Start SUPPLIED MATERIAL

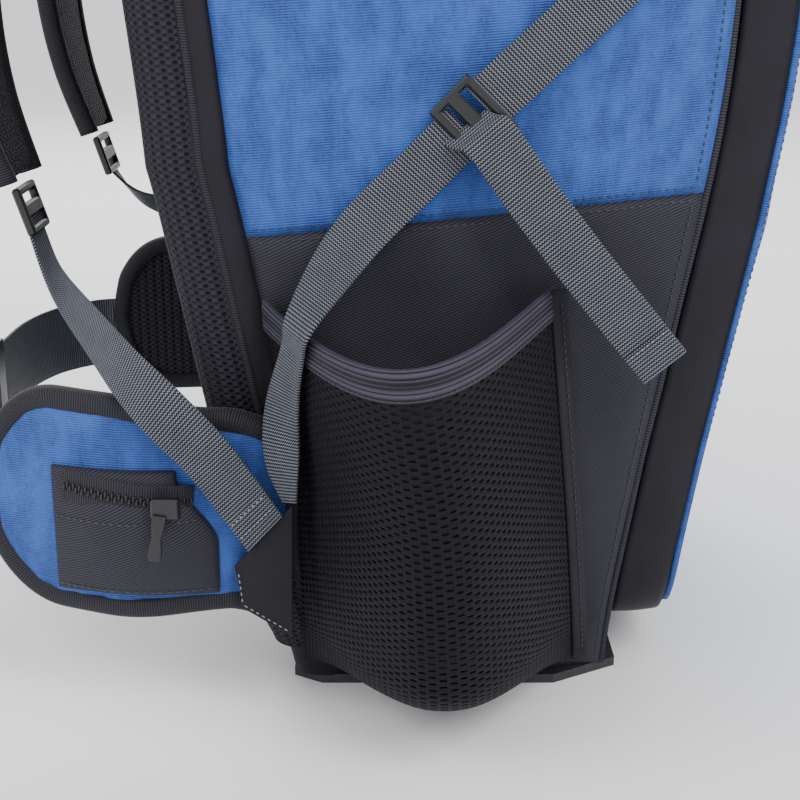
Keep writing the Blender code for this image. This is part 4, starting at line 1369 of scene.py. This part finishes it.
for side, word in ((-1, "left"), (1, "right")):
    spots = [
        Vector(spot)
        for spot in (
            (side * 0.0480, 0.1225, 0.3900),
            (side * 0.0510, 0.1480, 0.4020),
            (side * 0.0580, 0.1720, 0.3880),
            (side * 0.0700, 0.1850, 0.3550),
            (side * 0.0780, 0.1870, 0.3150),
            (side * 0.0820, 0.1870, 0.2750),
            (side * 0.0840, 0.1820, 0.2400),
            (side * 0.0840, 0.1720, 0.2080),
        )
    ]
    tilts = (0.0, 0.05, 0.15, 0.12, 0.08, 0.04, 0.0, 0.0)
    directions = [Vector((side, 0, tilt)).normalized() for tilt in tilts]
    sizes = [Vector((size, 0, 0)) for size in (0.060, 0.064, 0.066, 0.066, 0.062, 0.058, 0.052, 0.042)]
    table, _ = even_path(spots, 200)

    def strap_surface(u, v, lift=0.0):
        t = along_table(table, v)
        across = curve_point(directions, t).normalized()
        along = curve_point(spots, min(t + 0.01, 1)) - curve_point(spots, max(t - 0.01, 0))
        out = across.cross(along).normalized() * side
        return curve_point(spots, t) + across * curve_point(sizes, t).x * (u - 0.5) + out * -lift

    shares = [step / 100 for step in range(101)]
    middle = [
        (strap_surface(0.5, share), curve_point(sizes, along_table(table, share)).x / 2) for share in shares
    ]
    outs = [(strap_surface(0.5, share, 0.001) - strap_surface(0.5, share)).normalized() for share in shares]
    if outs[60].y < 0:
        outs = [-out for out in outs]
    bm, width, length = cut_cloth(strap_surface, 18, 90)
    bmesh.ops.recalc_face_normals(bm, faces=bm.faces)
    bmesh.ops.solidify(bm, geom=bm.faces[:], thickness=FOAM_SLAB)

    def strap_nearest(place):
        index = min(range(0, 101, 2), key=lambda i: (middle[i][0] - place).length_squared)
        away = place - middle[index][0]
        depth = away.dot(outs[index])
        sideways = away - outs[index] * depth
        return index, sideways.length, depth

    def strap_held(place):
        index, sideways, _ = strap_nearest(place)
        return sideways > middle[index][1] - 0.005 or index < 2 or index > 98

    depths = [strap_nearest(vert.co) for vert in bm.verts]
    off_centre = sum(depth for _, _, depth in depths) / len(depths)
    for vert, (index, _, _) in zip(bm.verts, depths):
        vert.co -= outs[index] * off_centre
    bm = blow_up(bm, f"shoulder_strap_{word}", 0.0024, strap_held, 0.0034)
    lay_out(
        bm,
        lambda place, side=side: (place.x, place.z),
        lambda face: strap_nearest(face.calc_center_median())[2] < -0.0012,
    )
    piece = put(
        bm, f"shoulder_strap_pad_{word}", [LINING, MESH_PAD], "harness", [f"shoulder_strap_{word}"]
    )
    soften(piece)
    for edge, share in (("inner", 0.0), ("outer", 1.0)):
        line = [strap_surface(share, step / 90) for step in range(91)]
        centre = [strap_surface(0.5, step / 90) for step in range(91)]

        def edge_out(index, line=line, centre=centre):
            return line[index] - centre[index]

        def edge_across(index):
            return outs[min(int(index / 90 * 100), 100)]

        bind(f"strap_binding_{edge}_{word}", line, edge_out, edge_across, 4.8, 4.0, "harness")
    chain = [middle[step][0] + outs[step] * 0.0070 for step in range(6, 99, 6)]
    across = [curve_point(directions, along_table(table, step / 100)) for step in range(6, 99, 6)]
    piece, chain_surface = webbing(f"strap_chain_{word}", chain, across, STRAP, "harness", (), 110)
    rows = []
    for share in (0.04, 0.16, 0.68, 0.82, 0.97):
        inside = middle[50][0] - outs[50] * 0.1
        rows.append(along_surface(chain_surface, (0.08, share), (0.92, share), 0.0011, 8, inside))
        rows.append(along_surface(chain_surface, (0.08, share + 0.008), (0.92, share + 0.008), 0.0011, 8, inside))
    sew(f"strap_chain_stitching_{word}", rows, "harness", PALE_THREAD, pitch=0.0018, length=0.0013)

# Chest strap. 15 mm webbing runs from a slider on each shoulder strap to a small side-release buckle.
level = 0.310
y = (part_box("sternum_slider_left")[0].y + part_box("sternum_slider_left")[1].y) / 2
for side, word, end in ((-1, "left", 0.0325), (1, "right", 0.0300)):
    path = (
        (side * 0.0740, y + 0.0020, level),
        (side * 0.0664, y + 0.0014, level),
        (side * 0.0560, y + 0.001, level),
        (side * end, y + 0.001, level),
    )
    body = "sternum" if side < 0 else None
    piece, _ = webbing(
        f"chest_strap_{word}", path, ((0, 0, 1),), 0.015, body, [f"sternum_webbing_{word}"], 50, 0.0013
    )
    if side > 0:
        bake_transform(piece)

# Lid. A soft domed cap of blue nylon with a zipped pocket in it: top and side band are joined by a corded
# seam, the hem is turned up, and a dark floor closes the pocket from below.
LID_EDGE = 0.72  # share of the way from the middle to the hem at which the top turns down
LID_SEAM = 0.468  # height of the corded seam
LID_MIDDLE_Y = 0.006


def lid_place(s, t, grow=0.0):
    """The lid's cloth at s, t: its top within LID_EDGE and its side band beyond."""
    reach = max(abs(s), abs(t))
    if reach < 1e-6:
        return Vector((0.0, LID_MIDDLE_Y, 0.504 + grow))
    corner = 1 / ((abs(s) / reach) ** 16 + (abs(t) / reach) ** 16) ** (1 / 16)
    spread = min(reach / LID_EDGE, 1.0)
    x = (0.1500 + grow) * s / reach * corner * spread
    y = LID_MIDDLE_Y + (0.1160 + grow) * t / reach * corner * spread
    if reach < LID_EDGE:
        return Vector((x, y, LID_SEAM + 0.036 * (1 - spread**2) ** 0.85 + grow))
    hem = 0.4405 - 0.014 * ease((0.10 - y) / 0.15)
    down = (reach - LID_EDGE) / (1 - LID_EDGE)
    bow = 0.0022 * math.sin(math.pi * down)
    return Vector((x * (1 + bow / 0.15), y + bow * t / reach, LID_SEAM + (hem - LID_SEAM) * down))


def lid_surface(u, v):
    s, t = 2 * u - 1, 2 * v - 1
    reach = max(abs(s), abs(t))
    place = lid_place(s, t)
    slack = 1 - ease((reach - 0.45) / 0.25) * 0.8
    broad, fine = ripple(place.x, place.y, 0.060, 0.0035, 3.0), ripple(place.x, place.y, 0.022, 0.0010, 3.0)
    place.z += (broad + fine) * slack
    if abs(reach - LID_EDGE) < 0.04:
        place.z -= 0.0014 * (1 - abs(reach - LID_EDGE) / 0.04)
    return place


bm, width, length = cut_cloth(lid_surface, 116, 116, (0, 0, 1))
piece = put(bm, "lid_cap", [BLUE, LINING], "lid", ["lid_shell"])
thicken(piece, PANEL, inner=1)


def square_path(reach, grow, count=160):
    """A run round the lid at one reach from its middle."""
    path = []
    for step in range(count + 1):
        share = (step / count * 4) % 4
        edge, part = int(share), share - int(share)
        s, t = ((2 * part - 1, -1), (1, 2 * part - 1), (1 - 2 * part, 1), (-1, 1 - 2 * part))[edge]
        path.append(lid_place(s * reach, t * reach, grow))
    return path


cord_line = square_path(0.722, 0.0008)
lid_middle = Vector((0.0, LID_MIDDLE_Y, 0.455))
bind("lid_corded_seam", cord_line, lambda i: cord_line[i] - lid_middle, lambda i: (0, 0, 1), 1.5, 1.5, "lid")
hem_line = square_path(0.985, 0.0)
bind(
    "lid_hem_tape",
    hem_line,
    lambda i: (0, 0, -1),
    lambda i: Vector((hem_line[i].x, (hem_line[i].y - LID_MIDDLE_Y) * 1.3, 0)),
    2.3,
    4.5,
    "lid",
)
lid_rows = []
for reach in (0.700, 0.752, 0.93):
    lid_rows.append(
        [(spot + (spot - lid_middle).normalized() * 0.0016, spot - lid_middle) for spot in square_path(reach, 0.0)]
    )
sew("lid_stitching", lid_rows, "lid")


def lid_floor_surface(u, v):
    s, t = 2 * u - 1, 2 * v - 1
    reach = max(abs(s), abs(t), 1e-6)
    corner = 1 / max((abs(s) / reach) ** 8 + (abs(t) / reach) ** 8, 0.01) ** (1 / 8)
    sag = 0.0012 * (1 - reach**2)
    return Vector((0.142 * s * corner, 0.005 + 0.109 * t * corner, 0.4530 - sag))


bm, width, length = cut_cloth(lid_floor_surface, 40, 32, (0, 0, -1))
piece = put(bm, "lid_pocket_floor", [LINING], "lid", ["lid_floor"])
thicken(piece, 0.0014)
track = [Vector((-0.114 + 0.228 * step / 8, 0.1232, 0.4560)) for step in range(9)]
coil_zip("lid_zip", track, (0, 1, 0), "lid")
pull_top = box_middle("lid_zip_slider") + Vector((0, 0.0020, -0.003))
zip_pull("lid_zip_pull", pull_top, (0.15, 0.10, -1), (0, 1, 0), "lid_zip")


def lid_flap_surface(u, v):
    profile = ((0.1143, 0.4260), (0.1152, 0.4330), (0.1195, 0.4380), (0.1212, 0.4460))
    place = curve_point([Vector((0, y, z)) for y, z in profile], v)
    return Vector((-0.122 + 0.244 * u, place.y, place.z))


bm, width, length = cut_cloth(lid_flap_surface, 30, 14, (0, 1, 0))
piece = put(bm, "lid_hinge_cloth", [TWILL], None, ())
thicken(piece, 0.0012)
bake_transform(piece)

# Lid strap. 20 mm webbing sewn under the lid's front hem, with the buckle's pronged half on its end; the
# hollow half is held lower down on the front pocket by a short anchor.
line = (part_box("lid_buckle_female")[0].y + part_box("lid_buckle_female")[1].y) / 2
path = (
    (0, -0.1120, 0.462),
    (0, -0.1145, 0.440),
    (0, -0.1320, 0.415),
    (0, face_y(0, 0.385) - 0.0085, 0.385),
    (0, line - 0.0004, 0.3560),
)
piece, _ = webbing("lid_strap_front", path, ((1, 0, 0),), STRAP, None, ["lid_strap"], 90)
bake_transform(piece)
path = (
    (0, line, 0.3010),
    (0, line + 0.001, 0.285),
    (0, face_y(0, 0.25) - 0.0026, 0.250),
    (0, face_y(0, 0.20) - 0.0026, 0.200),
)
_, surface = webbing("lid_anchor_strap", path, ((1, 0, 0),), STRAP, "pack", ["lid_strap_anchor"], 60)
sew("lid_anchor_stitching", box_stitch(surface, 0.78, 0.96, (0, 0, 0.22)), "pack", PALE_THREAD)

# Haul loop. A doubled webbing handle sewn into the seam at the top of the back.
path = (
    (-0.0110, 0.1165, 0.4220),
    (-0.0110, 0.1200, 0.4080),
    (-0.0060, 0.1215, 0.3880),
    (0.0060, 0.1215, 0.3880),
    (0.0110, 0.1200, 0.4080),
    (0.0110, 0.1165, 0.4220),
)
across = ((-1, 0, 0), (-1, 0, 0.1), (-0.6, 0, -0.8), (0.6, 0, -0.8), (1, 0, 0.1), (1, 0, 0))
webbing("haul_loop_handle", path, across, 0.010, "haul", ["haul_loop"], 80, 0.0018)
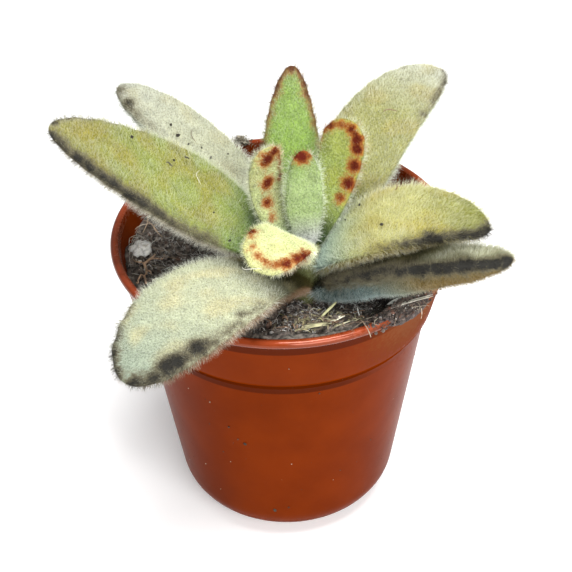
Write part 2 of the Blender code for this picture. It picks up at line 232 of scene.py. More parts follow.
@dataclass(frozen=True)
class Leaf:
    """Angles in degrees and lengths in millimetres, equal or close to the solid model's.

    heading is anticlockwise from +X, and rise and tip_rise are above the level, at either end.
    sweep is what the heading gains by the tip. roll lifts the edge on the right hand of someone
    walking out to the tip. widest is a share of the length, base_width a share of the width. A
    higher tip_power gives a blunter tip, cupping lifts the edges, teeth counts the waves in the
    outer half of a margin, and seat is the base's distance from the stem's axis where it isn't
    the usual gap.
    """
    base_height: float
    heading: float
    rise: float
    tip_rise: float
    sweep: float
    length: float
    width: float
    thickness: float
    roll: float
    widest: float
    tip_power: float
    base_width: float
    cupping: float
    teeth: int
    seat: float = None


LEAVES = {
    "leaf_right_lower": Leaf(48.6, -36, 39, 17.5, 11, 35.0, 13.2, 5.3, 18, 0.48, 2.2, 0.50, 0.06, 5),
    "leaf_back_left": Leaf(48.4, 124, 33, 18, 27, 43.0, 10.2, 4.6, -2, 0.63, 2.2, 0.33, 0.04, 6),
    "leaf_front_left": Leaf(49.8, -129, 45, -28, -2, 42.0, 16.5, 4.8, 0, 0.61, 2.1, 0.29, 0.06, 6),
    "leaf_back_right": Leaf(49.6, 67, 43, -8, -15, 45.0, 13.5, 4.5, 0, 0.47, 2.5, 0.33, 0.07, 6),
    "leaf_right_upper": Leaf(52.3, -7, 53, -26, 10, 28.5, 15.1, 4.9, 0, 0.43, 1.9, 0.35, 0.10, 5),
    "leaf_left": Leaf(51.2, 168, 38, 29, 13, 43.5, 16.5, 4.5, 6, 0.49, 1.6, 0.20, 0.10, 6),
    "leaf_back_centre": Leaf(52.9, 102, 38, 46, -18, 29.2, 8.6, 3.2, 0, 0.60, 1.15, 0.32, 0.0, 5),
    "leaf_inner_front": Leaf(54.7, -118, 88, -45, 0, 15.0, 9.7, 2.8, 8, 0.55, 2.5, 0.55, 0.05, 3,
                             seat=3.6),
    "leaf_inner_left": Leaf(54.5, 158, 45, 112, -30, 18.5, 6.2, 2.1, 8, 0.60, 2.5, 0.62, -0.04, 4,
                            seat=2.2),
    "leaf_inner_right": Leaf(54.5, 51.5, 45, 73, 15, 19.5, 7.6, 2.4, 5, 0.75, 2.4, 0.42, 0.06, 4,
                             seat=2.2),
    "leaf_inner_centre": Leaf(55.0, 98, 80, 88, 0, 16.0, 5.7, 2.1, 0, 0.48, 2.0, 0.55, 0.05, 4,
                              seat=0.2),
}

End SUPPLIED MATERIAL

— TASK TO COMPLETE —
Begin at the line that has "Write part 2", stop after the line that has "the solid model's.", and repeat exactly those lines, nothing more.

— ANSWER FOR THE TASK —
Write part 2 of the Blender code for this picture. It picks up at line 232 of scene.py. More parts follow.
@dataclass(frozen=True)
class Leaf:
    """Angles in degrees and lengths in millimetres, equal or close to the solid model's.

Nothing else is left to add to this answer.